### Excerpted records
· · ·

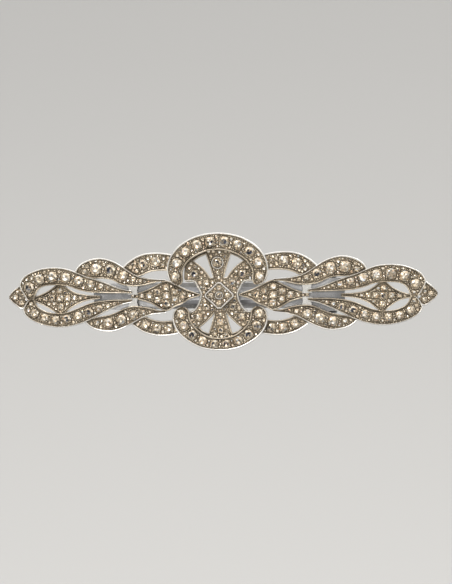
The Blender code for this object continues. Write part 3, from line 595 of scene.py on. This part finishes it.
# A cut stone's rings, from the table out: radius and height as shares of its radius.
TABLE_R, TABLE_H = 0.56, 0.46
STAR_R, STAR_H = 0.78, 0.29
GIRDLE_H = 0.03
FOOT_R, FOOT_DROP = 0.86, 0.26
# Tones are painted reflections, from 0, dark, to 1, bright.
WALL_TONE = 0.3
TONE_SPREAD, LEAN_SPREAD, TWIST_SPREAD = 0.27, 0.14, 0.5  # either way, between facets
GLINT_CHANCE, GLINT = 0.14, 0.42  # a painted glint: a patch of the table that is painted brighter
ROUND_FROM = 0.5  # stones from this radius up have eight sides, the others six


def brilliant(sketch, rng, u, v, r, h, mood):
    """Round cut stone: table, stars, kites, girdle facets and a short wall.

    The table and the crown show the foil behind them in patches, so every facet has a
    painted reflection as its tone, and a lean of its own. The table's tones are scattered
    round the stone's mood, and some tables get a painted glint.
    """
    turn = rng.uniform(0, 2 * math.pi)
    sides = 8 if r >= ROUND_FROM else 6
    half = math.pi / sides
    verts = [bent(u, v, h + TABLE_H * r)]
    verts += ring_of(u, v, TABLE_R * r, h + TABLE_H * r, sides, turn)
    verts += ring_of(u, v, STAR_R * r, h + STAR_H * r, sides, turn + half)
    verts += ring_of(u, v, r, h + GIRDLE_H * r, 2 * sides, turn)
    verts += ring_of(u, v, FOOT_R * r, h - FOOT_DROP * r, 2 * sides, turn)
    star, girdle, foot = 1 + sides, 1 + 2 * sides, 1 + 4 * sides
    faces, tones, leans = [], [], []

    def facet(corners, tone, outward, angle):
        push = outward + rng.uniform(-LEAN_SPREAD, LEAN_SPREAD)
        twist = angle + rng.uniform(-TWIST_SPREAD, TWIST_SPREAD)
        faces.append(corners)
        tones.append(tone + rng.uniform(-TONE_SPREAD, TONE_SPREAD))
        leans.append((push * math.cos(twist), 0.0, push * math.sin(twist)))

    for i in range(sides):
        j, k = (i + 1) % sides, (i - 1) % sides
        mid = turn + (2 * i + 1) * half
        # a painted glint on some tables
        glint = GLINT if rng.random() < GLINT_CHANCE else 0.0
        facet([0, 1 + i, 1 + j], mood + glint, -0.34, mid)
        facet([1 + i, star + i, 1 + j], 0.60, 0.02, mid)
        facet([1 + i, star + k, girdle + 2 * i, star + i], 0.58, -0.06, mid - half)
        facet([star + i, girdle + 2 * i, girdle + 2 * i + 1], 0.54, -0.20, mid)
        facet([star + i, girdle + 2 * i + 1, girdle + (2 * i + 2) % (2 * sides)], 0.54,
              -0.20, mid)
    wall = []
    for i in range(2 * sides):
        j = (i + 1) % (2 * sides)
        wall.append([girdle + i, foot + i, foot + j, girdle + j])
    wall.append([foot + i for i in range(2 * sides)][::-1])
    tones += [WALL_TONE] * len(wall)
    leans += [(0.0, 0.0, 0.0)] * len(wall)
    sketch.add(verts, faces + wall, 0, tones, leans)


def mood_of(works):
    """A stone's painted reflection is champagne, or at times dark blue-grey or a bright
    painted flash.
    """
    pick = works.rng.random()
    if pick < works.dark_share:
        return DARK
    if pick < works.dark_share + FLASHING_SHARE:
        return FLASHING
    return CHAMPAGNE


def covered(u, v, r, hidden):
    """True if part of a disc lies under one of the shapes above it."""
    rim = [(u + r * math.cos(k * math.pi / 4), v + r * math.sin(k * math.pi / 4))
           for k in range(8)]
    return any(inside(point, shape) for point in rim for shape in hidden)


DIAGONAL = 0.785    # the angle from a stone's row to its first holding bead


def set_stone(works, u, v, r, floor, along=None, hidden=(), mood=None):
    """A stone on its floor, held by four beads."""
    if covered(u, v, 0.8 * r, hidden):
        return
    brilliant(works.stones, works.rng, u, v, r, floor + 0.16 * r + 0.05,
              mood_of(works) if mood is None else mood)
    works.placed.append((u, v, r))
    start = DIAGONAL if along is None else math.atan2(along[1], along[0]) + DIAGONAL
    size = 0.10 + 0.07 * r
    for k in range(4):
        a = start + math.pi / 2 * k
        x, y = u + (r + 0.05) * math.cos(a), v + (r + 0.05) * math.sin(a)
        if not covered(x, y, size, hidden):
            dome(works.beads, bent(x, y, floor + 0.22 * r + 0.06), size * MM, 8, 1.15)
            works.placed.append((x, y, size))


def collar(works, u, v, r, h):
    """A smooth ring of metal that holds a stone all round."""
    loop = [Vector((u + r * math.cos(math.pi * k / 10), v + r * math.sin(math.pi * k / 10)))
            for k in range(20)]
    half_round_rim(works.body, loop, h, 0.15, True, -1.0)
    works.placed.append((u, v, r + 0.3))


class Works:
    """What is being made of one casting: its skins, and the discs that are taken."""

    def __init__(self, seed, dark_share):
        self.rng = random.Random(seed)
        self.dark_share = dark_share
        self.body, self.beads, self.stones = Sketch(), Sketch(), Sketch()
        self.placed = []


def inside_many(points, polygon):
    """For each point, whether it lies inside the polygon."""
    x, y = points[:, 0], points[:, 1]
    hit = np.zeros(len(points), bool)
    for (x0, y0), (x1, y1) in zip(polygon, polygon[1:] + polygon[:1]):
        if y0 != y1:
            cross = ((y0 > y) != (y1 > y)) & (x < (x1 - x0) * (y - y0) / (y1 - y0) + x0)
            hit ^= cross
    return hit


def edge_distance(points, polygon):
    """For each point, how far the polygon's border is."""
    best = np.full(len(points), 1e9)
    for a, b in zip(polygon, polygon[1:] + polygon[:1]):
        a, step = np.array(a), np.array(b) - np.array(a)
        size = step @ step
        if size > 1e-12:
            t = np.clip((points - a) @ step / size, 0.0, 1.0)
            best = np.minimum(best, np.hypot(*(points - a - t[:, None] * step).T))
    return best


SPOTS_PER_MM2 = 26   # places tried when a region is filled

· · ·

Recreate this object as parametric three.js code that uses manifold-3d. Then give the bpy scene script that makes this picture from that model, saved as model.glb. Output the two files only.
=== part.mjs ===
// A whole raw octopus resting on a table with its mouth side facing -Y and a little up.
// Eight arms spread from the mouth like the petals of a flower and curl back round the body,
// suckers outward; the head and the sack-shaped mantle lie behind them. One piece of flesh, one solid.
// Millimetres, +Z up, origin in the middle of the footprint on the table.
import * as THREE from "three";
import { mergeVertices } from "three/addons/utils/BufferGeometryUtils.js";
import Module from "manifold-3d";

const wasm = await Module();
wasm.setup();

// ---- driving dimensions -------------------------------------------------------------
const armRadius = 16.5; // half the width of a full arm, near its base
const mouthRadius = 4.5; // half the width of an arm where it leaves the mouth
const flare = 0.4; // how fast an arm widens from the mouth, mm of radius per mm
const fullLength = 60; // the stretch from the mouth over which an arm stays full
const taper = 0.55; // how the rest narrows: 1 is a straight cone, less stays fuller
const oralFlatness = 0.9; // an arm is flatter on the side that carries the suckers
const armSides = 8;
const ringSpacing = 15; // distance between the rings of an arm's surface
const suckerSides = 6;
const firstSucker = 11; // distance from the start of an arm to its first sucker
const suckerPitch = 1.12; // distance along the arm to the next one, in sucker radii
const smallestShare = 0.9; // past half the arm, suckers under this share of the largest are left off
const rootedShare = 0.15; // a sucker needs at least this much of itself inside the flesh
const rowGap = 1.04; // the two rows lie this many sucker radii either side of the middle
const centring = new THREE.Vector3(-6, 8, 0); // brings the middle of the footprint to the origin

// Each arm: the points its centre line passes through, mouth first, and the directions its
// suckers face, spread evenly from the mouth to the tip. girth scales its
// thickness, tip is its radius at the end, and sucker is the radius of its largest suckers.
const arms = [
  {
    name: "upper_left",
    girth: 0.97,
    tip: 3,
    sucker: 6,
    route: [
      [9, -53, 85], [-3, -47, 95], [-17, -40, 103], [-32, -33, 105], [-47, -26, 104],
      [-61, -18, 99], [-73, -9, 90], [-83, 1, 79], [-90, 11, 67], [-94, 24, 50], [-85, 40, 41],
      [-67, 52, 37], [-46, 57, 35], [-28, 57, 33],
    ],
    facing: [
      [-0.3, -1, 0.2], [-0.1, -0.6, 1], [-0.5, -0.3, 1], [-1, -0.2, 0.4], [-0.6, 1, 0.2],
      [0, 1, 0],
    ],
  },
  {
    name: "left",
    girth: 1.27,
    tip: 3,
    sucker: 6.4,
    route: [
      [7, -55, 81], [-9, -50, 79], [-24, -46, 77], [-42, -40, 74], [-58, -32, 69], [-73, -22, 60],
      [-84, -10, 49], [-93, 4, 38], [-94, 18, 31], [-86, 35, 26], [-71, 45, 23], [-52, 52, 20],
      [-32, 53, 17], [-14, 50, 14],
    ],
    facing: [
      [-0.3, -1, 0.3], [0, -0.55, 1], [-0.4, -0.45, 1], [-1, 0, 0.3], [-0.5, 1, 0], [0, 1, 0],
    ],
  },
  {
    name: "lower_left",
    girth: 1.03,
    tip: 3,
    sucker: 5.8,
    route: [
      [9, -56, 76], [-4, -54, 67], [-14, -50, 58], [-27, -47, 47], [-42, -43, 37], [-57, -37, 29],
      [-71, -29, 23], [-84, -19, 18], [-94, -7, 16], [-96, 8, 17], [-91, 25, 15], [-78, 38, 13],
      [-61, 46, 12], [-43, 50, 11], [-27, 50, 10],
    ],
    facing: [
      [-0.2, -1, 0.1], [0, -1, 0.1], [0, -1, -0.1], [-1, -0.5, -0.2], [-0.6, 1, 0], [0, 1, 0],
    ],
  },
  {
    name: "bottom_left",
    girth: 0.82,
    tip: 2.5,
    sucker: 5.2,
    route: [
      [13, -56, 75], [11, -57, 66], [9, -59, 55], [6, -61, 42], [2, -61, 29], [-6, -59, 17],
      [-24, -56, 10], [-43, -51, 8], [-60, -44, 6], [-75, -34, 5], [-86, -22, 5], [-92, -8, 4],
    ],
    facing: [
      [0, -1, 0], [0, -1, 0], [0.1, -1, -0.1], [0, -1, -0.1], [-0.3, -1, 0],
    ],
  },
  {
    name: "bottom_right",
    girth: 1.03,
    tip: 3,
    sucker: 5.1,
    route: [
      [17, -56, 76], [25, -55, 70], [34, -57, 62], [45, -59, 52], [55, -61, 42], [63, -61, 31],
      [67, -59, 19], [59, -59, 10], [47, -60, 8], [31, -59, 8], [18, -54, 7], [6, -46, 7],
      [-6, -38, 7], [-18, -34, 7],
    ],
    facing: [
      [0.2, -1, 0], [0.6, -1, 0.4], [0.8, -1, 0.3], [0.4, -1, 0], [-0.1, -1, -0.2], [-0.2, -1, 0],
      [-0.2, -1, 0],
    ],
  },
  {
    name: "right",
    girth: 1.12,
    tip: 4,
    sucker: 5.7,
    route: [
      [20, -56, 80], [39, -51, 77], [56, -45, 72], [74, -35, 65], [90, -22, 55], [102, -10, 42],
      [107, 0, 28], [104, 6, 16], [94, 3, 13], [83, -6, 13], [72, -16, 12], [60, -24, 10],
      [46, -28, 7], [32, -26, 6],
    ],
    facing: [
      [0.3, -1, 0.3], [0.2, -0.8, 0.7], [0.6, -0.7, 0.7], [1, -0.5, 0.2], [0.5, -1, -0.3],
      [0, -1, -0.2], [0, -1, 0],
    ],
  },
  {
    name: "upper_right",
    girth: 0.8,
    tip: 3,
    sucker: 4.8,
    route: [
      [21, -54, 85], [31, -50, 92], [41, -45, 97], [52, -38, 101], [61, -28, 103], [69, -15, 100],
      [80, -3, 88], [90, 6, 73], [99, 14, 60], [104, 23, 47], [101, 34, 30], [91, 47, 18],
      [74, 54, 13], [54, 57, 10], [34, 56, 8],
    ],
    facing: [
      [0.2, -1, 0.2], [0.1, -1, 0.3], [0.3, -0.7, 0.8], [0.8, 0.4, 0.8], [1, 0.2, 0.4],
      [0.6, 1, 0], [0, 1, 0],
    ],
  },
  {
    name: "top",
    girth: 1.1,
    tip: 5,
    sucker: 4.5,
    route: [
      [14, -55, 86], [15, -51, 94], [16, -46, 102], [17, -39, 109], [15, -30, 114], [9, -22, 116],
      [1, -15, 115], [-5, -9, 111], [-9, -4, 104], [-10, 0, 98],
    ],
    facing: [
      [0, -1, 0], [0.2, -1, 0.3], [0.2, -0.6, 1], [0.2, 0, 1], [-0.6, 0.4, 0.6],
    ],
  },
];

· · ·

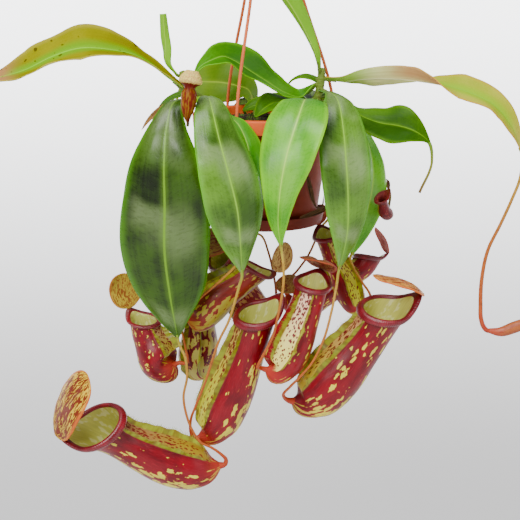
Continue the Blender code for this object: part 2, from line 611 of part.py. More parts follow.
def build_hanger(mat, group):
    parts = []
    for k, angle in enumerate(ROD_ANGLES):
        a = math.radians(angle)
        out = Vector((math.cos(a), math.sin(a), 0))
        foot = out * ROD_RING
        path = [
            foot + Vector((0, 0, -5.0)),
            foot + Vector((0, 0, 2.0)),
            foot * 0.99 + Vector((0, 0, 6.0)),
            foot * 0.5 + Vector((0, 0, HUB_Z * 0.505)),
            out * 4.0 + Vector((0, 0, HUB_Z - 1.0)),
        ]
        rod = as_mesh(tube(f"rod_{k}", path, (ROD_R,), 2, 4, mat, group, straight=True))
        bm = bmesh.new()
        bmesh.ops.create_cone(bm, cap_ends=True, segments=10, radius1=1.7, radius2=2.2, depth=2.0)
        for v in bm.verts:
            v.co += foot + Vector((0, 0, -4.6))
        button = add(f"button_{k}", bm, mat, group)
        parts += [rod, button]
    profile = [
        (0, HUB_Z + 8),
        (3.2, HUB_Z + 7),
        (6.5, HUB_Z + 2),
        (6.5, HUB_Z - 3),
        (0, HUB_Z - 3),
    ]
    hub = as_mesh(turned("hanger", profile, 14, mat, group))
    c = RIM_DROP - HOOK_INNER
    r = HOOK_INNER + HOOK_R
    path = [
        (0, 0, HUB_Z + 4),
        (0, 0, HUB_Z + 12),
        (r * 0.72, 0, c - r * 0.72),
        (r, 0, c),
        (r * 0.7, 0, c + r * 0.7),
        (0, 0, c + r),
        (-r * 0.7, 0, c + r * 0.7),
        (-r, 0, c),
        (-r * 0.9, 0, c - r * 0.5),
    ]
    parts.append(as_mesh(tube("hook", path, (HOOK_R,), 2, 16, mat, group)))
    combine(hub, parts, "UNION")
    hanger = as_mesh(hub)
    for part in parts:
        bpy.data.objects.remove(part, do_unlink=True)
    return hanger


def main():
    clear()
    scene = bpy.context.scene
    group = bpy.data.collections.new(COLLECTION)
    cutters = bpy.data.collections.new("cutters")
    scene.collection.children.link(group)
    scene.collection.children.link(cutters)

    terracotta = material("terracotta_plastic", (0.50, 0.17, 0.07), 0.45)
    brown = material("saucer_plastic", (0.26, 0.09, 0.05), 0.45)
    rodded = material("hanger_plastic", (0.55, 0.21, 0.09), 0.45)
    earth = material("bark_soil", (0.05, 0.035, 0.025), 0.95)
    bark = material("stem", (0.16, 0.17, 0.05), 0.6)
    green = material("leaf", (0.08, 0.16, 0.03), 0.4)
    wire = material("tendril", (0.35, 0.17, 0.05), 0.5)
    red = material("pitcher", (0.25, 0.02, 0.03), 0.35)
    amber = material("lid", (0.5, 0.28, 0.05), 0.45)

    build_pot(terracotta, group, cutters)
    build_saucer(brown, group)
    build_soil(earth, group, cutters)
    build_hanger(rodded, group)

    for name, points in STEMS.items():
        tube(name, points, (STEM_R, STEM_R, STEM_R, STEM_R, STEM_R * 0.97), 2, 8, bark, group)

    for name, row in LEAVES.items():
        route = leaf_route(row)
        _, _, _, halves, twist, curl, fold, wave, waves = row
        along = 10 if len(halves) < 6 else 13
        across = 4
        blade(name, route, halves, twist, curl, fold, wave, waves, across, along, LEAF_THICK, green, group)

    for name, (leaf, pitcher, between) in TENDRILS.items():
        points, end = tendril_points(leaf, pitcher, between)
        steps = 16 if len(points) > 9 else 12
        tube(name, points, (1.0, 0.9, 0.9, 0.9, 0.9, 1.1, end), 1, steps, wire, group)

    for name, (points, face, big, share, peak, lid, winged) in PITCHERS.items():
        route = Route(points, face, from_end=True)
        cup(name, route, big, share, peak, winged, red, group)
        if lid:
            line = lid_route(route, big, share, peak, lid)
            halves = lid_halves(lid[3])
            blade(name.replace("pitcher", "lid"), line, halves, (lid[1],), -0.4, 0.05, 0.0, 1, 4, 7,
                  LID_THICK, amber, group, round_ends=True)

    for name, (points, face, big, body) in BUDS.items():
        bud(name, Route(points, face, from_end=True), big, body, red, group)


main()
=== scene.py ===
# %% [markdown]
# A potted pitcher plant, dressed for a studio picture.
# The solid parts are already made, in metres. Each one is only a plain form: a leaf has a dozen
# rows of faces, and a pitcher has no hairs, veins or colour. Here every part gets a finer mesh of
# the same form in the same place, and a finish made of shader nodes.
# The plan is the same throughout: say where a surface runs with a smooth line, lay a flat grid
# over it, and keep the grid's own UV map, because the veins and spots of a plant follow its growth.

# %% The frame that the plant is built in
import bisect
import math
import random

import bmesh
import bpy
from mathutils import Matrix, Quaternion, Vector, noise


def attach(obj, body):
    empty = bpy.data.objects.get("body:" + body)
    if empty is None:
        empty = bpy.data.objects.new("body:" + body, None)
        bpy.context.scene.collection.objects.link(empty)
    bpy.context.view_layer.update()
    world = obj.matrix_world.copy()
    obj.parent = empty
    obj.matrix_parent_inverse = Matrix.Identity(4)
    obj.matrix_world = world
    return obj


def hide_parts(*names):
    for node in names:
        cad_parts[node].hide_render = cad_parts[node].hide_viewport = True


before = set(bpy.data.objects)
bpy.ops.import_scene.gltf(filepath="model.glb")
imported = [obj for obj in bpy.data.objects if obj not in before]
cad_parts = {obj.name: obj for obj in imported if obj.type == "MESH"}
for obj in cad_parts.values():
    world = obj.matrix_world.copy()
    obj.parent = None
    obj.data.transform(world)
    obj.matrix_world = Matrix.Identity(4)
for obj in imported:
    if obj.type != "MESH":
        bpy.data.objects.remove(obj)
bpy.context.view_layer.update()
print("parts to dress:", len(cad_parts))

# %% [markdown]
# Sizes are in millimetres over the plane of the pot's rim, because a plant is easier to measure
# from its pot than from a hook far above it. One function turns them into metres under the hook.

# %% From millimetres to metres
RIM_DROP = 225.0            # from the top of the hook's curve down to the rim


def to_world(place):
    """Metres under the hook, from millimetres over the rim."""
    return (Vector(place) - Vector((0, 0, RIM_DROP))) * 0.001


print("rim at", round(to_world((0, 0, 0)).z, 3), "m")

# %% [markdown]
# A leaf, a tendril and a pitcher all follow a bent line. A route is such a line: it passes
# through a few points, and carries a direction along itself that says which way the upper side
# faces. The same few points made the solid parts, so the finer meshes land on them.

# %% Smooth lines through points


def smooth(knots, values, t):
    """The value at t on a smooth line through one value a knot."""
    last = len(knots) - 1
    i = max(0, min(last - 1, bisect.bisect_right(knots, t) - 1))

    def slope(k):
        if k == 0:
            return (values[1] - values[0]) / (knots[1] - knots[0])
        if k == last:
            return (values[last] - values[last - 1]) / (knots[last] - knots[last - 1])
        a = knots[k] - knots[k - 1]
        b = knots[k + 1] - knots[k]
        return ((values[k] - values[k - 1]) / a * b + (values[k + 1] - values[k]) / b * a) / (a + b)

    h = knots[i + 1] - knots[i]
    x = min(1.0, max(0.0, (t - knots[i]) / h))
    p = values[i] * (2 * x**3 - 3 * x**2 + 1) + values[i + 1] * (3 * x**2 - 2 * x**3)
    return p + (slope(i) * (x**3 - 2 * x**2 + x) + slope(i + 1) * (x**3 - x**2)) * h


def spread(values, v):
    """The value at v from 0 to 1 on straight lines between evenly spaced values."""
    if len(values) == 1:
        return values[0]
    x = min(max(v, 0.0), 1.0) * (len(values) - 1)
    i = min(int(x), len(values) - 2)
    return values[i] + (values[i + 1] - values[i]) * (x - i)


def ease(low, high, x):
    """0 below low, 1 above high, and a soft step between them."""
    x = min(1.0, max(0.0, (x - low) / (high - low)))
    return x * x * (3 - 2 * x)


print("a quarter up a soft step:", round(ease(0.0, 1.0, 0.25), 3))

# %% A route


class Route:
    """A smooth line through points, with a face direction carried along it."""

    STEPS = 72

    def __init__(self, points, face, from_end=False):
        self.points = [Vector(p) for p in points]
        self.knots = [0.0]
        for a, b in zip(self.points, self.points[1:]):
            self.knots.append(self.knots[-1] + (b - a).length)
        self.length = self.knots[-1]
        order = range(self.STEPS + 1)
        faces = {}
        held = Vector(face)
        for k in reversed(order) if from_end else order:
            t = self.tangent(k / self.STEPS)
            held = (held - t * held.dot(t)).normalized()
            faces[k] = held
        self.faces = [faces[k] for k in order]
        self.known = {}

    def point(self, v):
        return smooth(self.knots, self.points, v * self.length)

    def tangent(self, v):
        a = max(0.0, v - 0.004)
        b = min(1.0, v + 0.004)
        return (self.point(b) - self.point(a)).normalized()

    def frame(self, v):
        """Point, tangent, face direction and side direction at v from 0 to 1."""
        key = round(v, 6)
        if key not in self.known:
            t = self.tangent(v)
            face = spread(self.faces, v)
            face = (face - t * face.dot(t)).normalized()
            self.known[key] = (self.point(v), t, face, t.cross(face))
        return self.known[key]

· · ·

### Problem details
Going through the entries above, tally each line that has the word "update". Answer with the number only.

### Solved problem
2